Definition
Upset Prevention and Recovery Training conducted in an actual airplane (rather than in a flight simulator or training device), in which the pilot experiences and practices recognizing, preventing, and recovering from developing or fully developed airplane upsets in real flight conditions. It is delivered by a qualified instructor in an aircraft approved and equipped for the maneuvers being flown, including stalls, unusual attitudes, and recoveries from nose-high and nose-low upsets.
Plain English
Training where you actually fly an airplane to learn how to spot, avoid, and recover from situations where the airplane ends up in an unintended attitude—like an unexpected steep bank, nose-high climb, or nose-low dive. You feel the real forces and practice the recoveries in the air, not on a screen.
Context Anchor
Seen in FAA training material when discussing upset training done in an airplane, as distinct from classroom discussion or simulator training.
Derivation
‘Upset’ here means an unintended airplane attitude—pitch or bank well outside normal flight. ‘Prevention and Recovery Training’ describes the two halves of the course: keeping the upset from happening, and getting the airplane back to normal flight if it does. ‘Airplane-based’ distinguishes it from training done in a simulator.
Why Pilots Care
Loss of control in flight is a leading cause of fatal accidents; practicing recoveries in an actual airplane builds accurate muscle memory and confidence that simulators cannot fully replicate.
Intuition Check
Do not read “upset” as emotional upset. In this term, it means the airplane is in an unintended flight condition.
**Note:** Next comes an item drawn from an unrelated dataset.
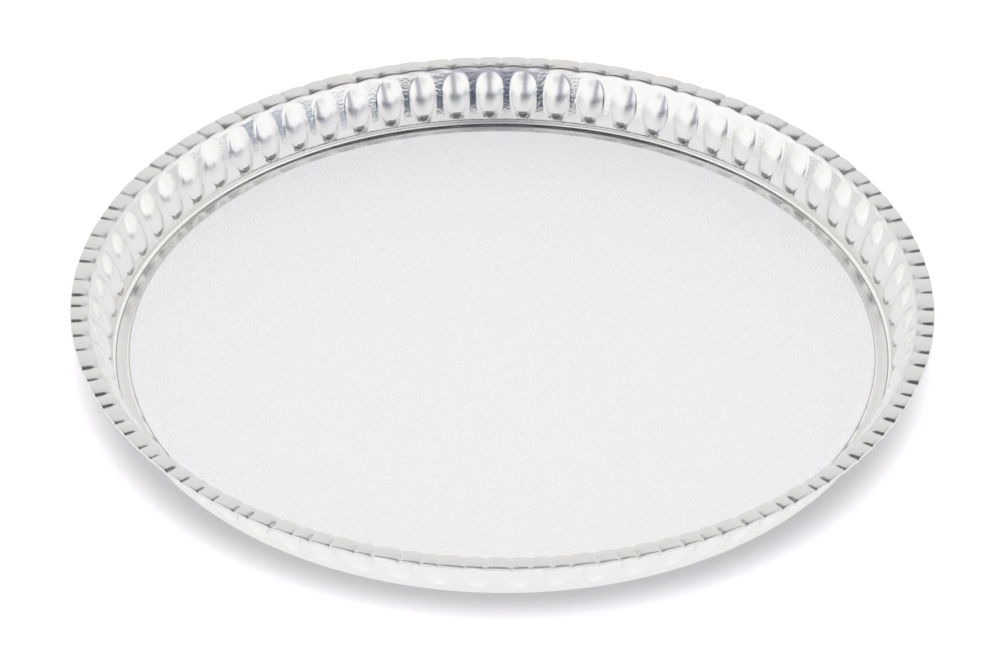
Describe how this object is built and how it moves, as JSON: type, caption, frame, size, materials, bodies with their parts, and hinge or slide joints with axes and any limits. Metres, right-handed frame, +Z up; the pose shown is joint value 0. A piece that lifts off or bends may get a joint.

Also, “airplane-based” means the training is performed in a real airplane, not only discussed or simulated.
Example Sentence 1
After completing airplane-based UPRT, the pilot felt more confident recognizing the early signs of a developing stall and rolling the wings level before the situation worsened.
Example Sentence 2
Airplane-based UPRT lets pilots feel the actual onset of buffet and G-load changes during an upset recovery.